Летя, Павел глядел вниз и видел качающийся из стороны в сторону город. Свой город, дымный и беспокойный. Круг стадиона. Бетонные кирпичи многоэтажек. Суета авто.
Поле его зрения стало сужаться: весь город, центр, красная чья-то крыша.
Она подпрыгнула и обернулась зеленым пятном. Чистое, яркое, словно глазок на крыле пойманной бабочки… Она снится, снится…
Или он сам пригрезился летящей бабочке?
3
Оставаться не было никакого смысла, он только мешал. Выходя, Иван Васильевич стянул маску и сунул ее в карман. Потом оправил халат, запахнув его так, чтобы не было видно мелких красных пятнышек, клюквинок, брошенных на снега.
Спустился вниз.
Тихие, словно бы уменьшившиеся в размере, в коридоре слонялись больные. Ясно — уже пронюхали, уже сработали каналы связи. Провезли судки с обедом — запахло мясом. Горло его дернулось. И по-прежнему тряслись губы, не все, а самые твердые, самые острые их краешки.
Иван Васильевич попытался вернуть прежнее свое лицо. Он приказал: «Онемейте, губы! Онемейте же, черт вас возьми!» Он требовал это до тех пор, пока не стало казаться, что лицо его теперь пластмассовое, будто мыльница. Тогда он пошел коридором и на ходу велел губам чуть улыбнуться. Губы послушались, но улыбка — он чувствовал это — была жалкая. Так, гримаса… Нужно успокоиться, покурить. Он подошел к курильщикам, торчавшим у коридорного приоткрытого окна, и попросил сигаретку. Ему с быстрой услужливостью дали портсигар, с серебряным барбосом на крышке. Хм! Собака делает стойку по взлетевшим птицам. «Приглашаю осенью в лес…» А ведь ощутил он, когда это вошло, увидел тень, дымку… Тень опасения?..
Иван Васильевич взял сигарету, размял, воткнул в рот. Губы обрадованно ухватились и защемили ее.
Иван Васильевич чиркал, ломал спички. Дрянные? Нет, руки дрожат, пальцы тоже. Он смотрел на них укоризненно — хорошо, что он не хирург, не обязан резать.
Нет, хирургом бы он не стал, это такая работа. Адова! У него из рук взяли спички, чиркнули и поднесли. Он сунул конец сигареты в пламя и потянул в себя.
— Ну, как Павлушка? — спросил один длинный и черный, похожий на Грегори Пека. Даже странно — Грегори Пек? Почему Грегори Пек?

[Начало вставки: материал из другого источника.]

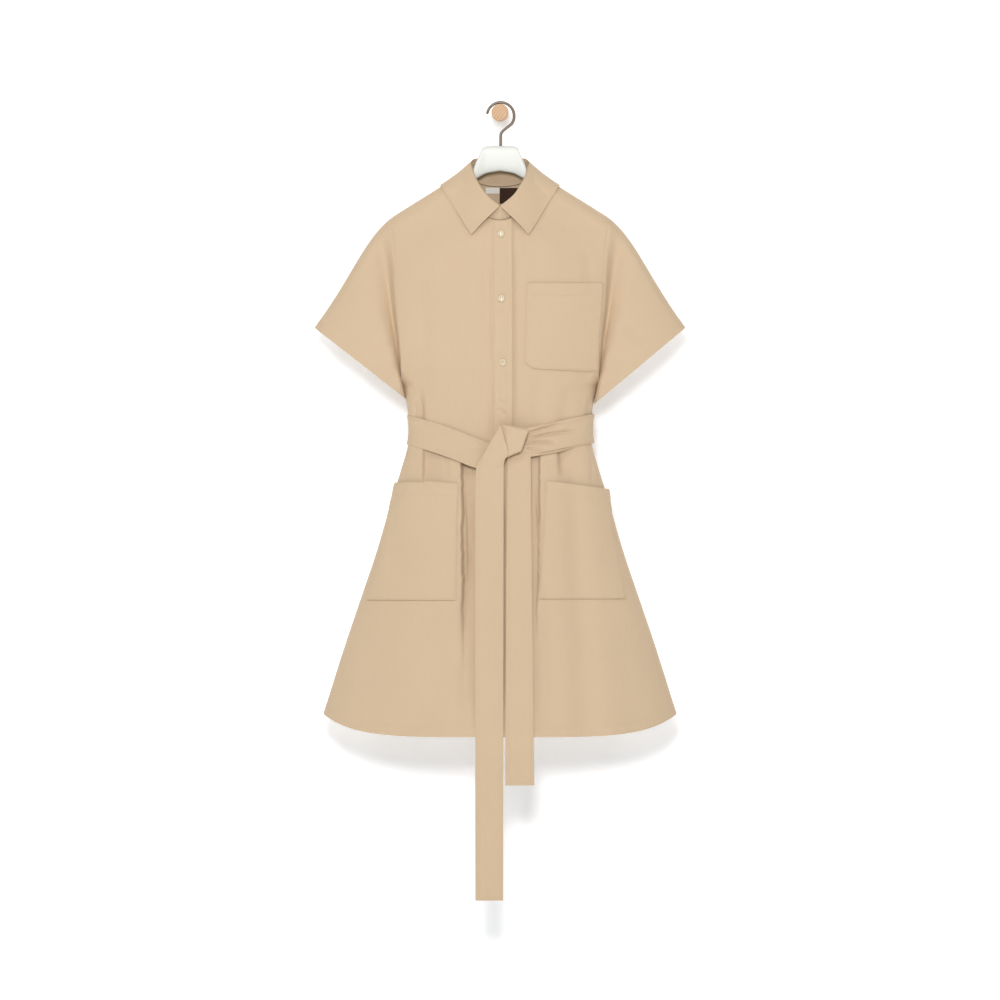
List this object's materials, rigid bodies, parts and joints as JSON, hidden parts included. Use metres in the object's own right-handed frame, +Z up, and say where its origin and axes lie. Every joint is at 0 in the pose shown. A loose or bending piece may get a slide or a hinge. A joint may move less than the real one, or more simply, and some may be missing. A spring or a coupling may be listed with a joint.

Черт побери, при чем здесь Грегори Пек? Но надо было отвечать, а голос путался где-то в голосовых связках. Иван Васильевич поднял ладонь и подержал ее, качая туда-сюда, словно взвешивая что-то. Все дружно закивали, поняли, мол. Умный понимает с намека… «А я вот ничего здесь не понимаю», — хотелось пожаловаться ему.
Он, кажется, не дурак, ну и опыт, а ничего не понимает в данном случае, не может понять. Все было сделано на высшем уровне, и все не удалось. Если бы там, за прихлопнутой дверью, произошло чудо (его стараются сотворить, из кожи вон лезут), он бы и его не понял. Принял, но не понял.
Почему он, видавший разные виды, дошел до смятения?.. Засуетился?
Его выставили… Анна Николаевна подняла над столом свое острое, сильное лицо и крикнула:
— Проваливай-ка отсюда, любезный! Пошел!
Он ушел. Вот какое дело: Павел жил бы и с кавернами. Еще год или два. Потом каверны стали бы очагами. А лет этак через пять — десять, глядишь, Герасимов перешел бы в разряд практически здоровых.
4
Иван Васильевич смотрел вниз. Он видел на снегу темные фигуры, женщину в свекольном балахончике и Жохова, прячущего низ лица в высоко намотанный шарф.
А, эти к Павлу…
Странно, почему они не в вестибюле?.. Не в тепле?.. И вообще — для чего человек создает себе дополнительные неудобства?.. В чем смысл?
Теперь женщина сидела на скамье, длинной и снежной. (На другом конце скамьи прыгали воробьи.)
Жохов, ссутулясь в своей неизносимой зеленой телогрейке, ходит взад и вперед по аллее и уже протоптал черную дорожку в мокром снеге.
Он ходил и ходил взад-вперед, шатался как маятник. Этим раздражал. «Тебе-то что? Шел бы домой!» — рассердился Иван Васильевич. Но и Жохов, и женщина в модном балахончике (врач узнал в ней Катю) упрямо ждали. Что он им скажет? Как объяснит нежданную слабость сердца Павла? Хоть бы помог строфантин. «Помоги…» — просил он. А вон и другие — старик и тот длинный художник.
Иван Васильевич ощущал мозговое бессилие.